WHAT IS BEING ASKED – Reproduce each line exactly.

INFORMATION SUPPLIED –
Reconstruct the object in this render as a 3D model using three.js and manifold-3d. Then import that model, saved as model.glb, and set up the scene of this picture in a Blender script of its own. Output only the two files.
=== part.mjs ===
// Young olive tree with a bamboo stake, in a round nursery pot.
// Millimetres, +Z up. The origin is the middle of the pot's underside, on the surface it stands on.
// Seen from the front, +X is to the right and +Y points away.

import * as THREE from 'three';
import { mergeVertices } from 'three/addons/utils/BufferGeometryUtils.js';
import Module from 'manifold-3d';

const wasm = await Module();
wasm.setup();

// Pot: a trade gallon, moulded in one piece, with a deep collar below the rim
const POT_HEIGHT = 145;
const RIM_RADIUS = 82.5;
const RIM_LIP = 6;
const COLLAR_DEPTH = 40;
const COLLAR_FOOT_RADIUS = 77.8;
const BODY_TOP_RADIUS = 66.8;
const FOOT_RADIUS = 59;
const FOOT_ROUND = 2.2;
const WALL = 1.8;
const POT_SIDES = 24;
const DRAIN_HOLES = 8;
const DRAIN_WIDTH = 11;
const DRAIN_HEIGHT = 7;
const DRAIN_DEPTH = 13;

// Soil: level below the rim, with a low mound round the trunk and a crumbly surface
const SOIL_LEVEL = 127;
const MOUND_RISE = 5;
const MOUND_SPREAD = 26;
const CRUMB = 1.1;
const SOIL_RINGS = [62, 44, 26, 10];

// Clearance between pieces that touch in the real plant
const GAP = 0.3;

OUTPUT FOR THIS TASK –
Reconstruct the object in this render as a 3D model using three.js and manifold-3d. Then import that model, saved as model.glb, and set up the scene of this picture in a Blender script of its own. Output only the two files.
=== part.mjs ===
// Young olive tree with a bamboo stake, in a round nursery pot.
// Millimetres, +Z up. The origin is the middle of the pot's underside, on the surface it stands on.
// Seen from the front, +X is to the right and +Y points away.

import * as THREE from 'three';
import { mergeVertices } from 'three/addons/utils/BufferGeometryUtils.js';
import Module from 'manifold-3d';

const wasm = await Module();
wasm.setup();

// Pot: a trade gallon, moulded in one piece, with a deep collar below the rim
const POT_HEIGHT = 145;
const RIM_RADIUS = 82.5;
const RIM_LIP = 6;
const COLLAR_DEPTH = 40;
const COLLAR_FOOT_RADIUS = 77.8;
const BODY_TOP_RADIUS = 66.8;
const FOOT_RADIUS = 59;
const FOOT_ROUND = 2.2;
const WALL = 1.8;
const POT_SIDES = 24;
const DRAIN_HOLES = 8;
const DRAIN_WIDTH = 11;
const DRAIN_HEIGHT = 7;
const DRAIN_DEPTH = 13;

// Soil: level below the rim, with a low mound round the trunk and a crumbly surface
const SOIL_LEVEL = 127;
const MOUND_RISE = 5;
const MOUND_SPREAD = 26;
const CRUMB = 1.1;
const SOIL_RINGS = [62, 44, 26, 10];

// Clearance between pieces that touch in the real plant
const GAP = 0.3;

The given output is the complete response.